Youth Sport Trust copy

from the Youth Sports Trust

Case study

Paige’s Story

Paige’s over-eagerness to help was leading to incidences of being taken advantage of by others.  She had low self-esteem and lacked any confidence with her physical ability.  She has been attending an after-school session for an hour a week.  She was hesitant to dance with the more able students as they generally did not work together, even having separate lunchtimes. By encouraging positive, supportive working relationships, Paige is no longer at risk of being taken advantage of by others in the group, and it is more likely now that they would defend her rather than take advantage. She was reserved at first and reluctant to attend if her friends were not there; this is no longer a problem as she never misses a session and is proud of her dance work. She has performed in front of 2,000 audience members and is a much happier, more confident young person.

Paige’s Dad happily commented “Paige is definitely more confident; very proud of her. Self-esteem is better; she used to say always, ‘I’m useless, I’m fat’. Helps that she is doing something that can’t be done if you are any of those things.  She now gives herself enough credit for her ability to try new things!”

Jacob’s Story

John is autistic, and found it so hard to tolerate a person being close to him that he would lash out violently, even if someone was just walking by.  He was only touched to prevent harm to himself or others. No member of staff had ever seen John smile or appear at ease.

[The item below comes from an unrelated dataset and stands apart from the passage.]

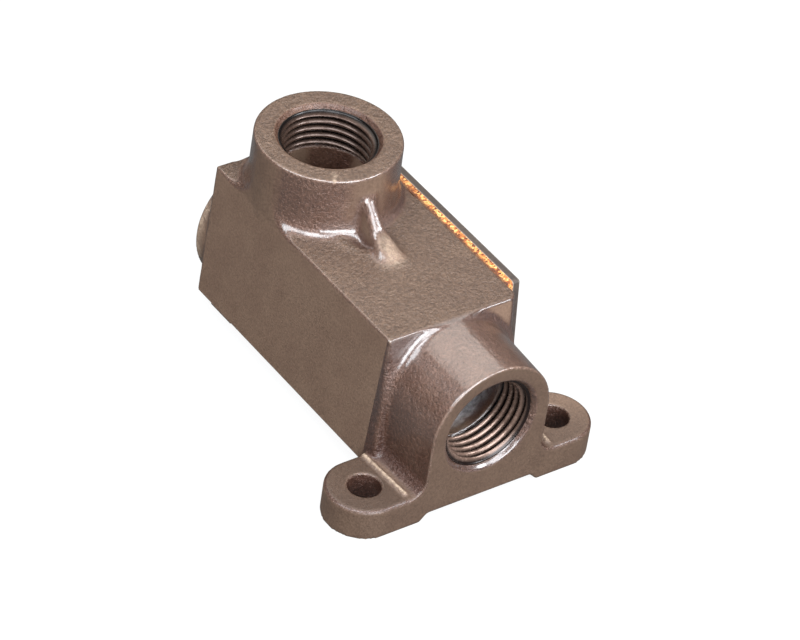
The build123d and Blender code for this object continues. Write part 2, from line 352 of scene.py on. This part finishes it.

Make a Move worked with John in his school setting.  We allocated one movement practitioner to him to build a relationship with him.  She encouraged mirroring of movements to music, without touching.  He began to feel safe with the routine, which was then extended and by the end of six weeks, John was able to move whilst touching hands with his practitioner.

During this time, John’s concentration span doubled, and there was a marked improvement in his temperament and general behaviour.  When Make a Move finished working in his school, John had stopped being violent and was no longer seen as a threat by pupils or staff.  His keyworker’s highlight moment was when John was on a mat with four others and began to sing: “There were five in the bed and the little one said roll over, roll over”.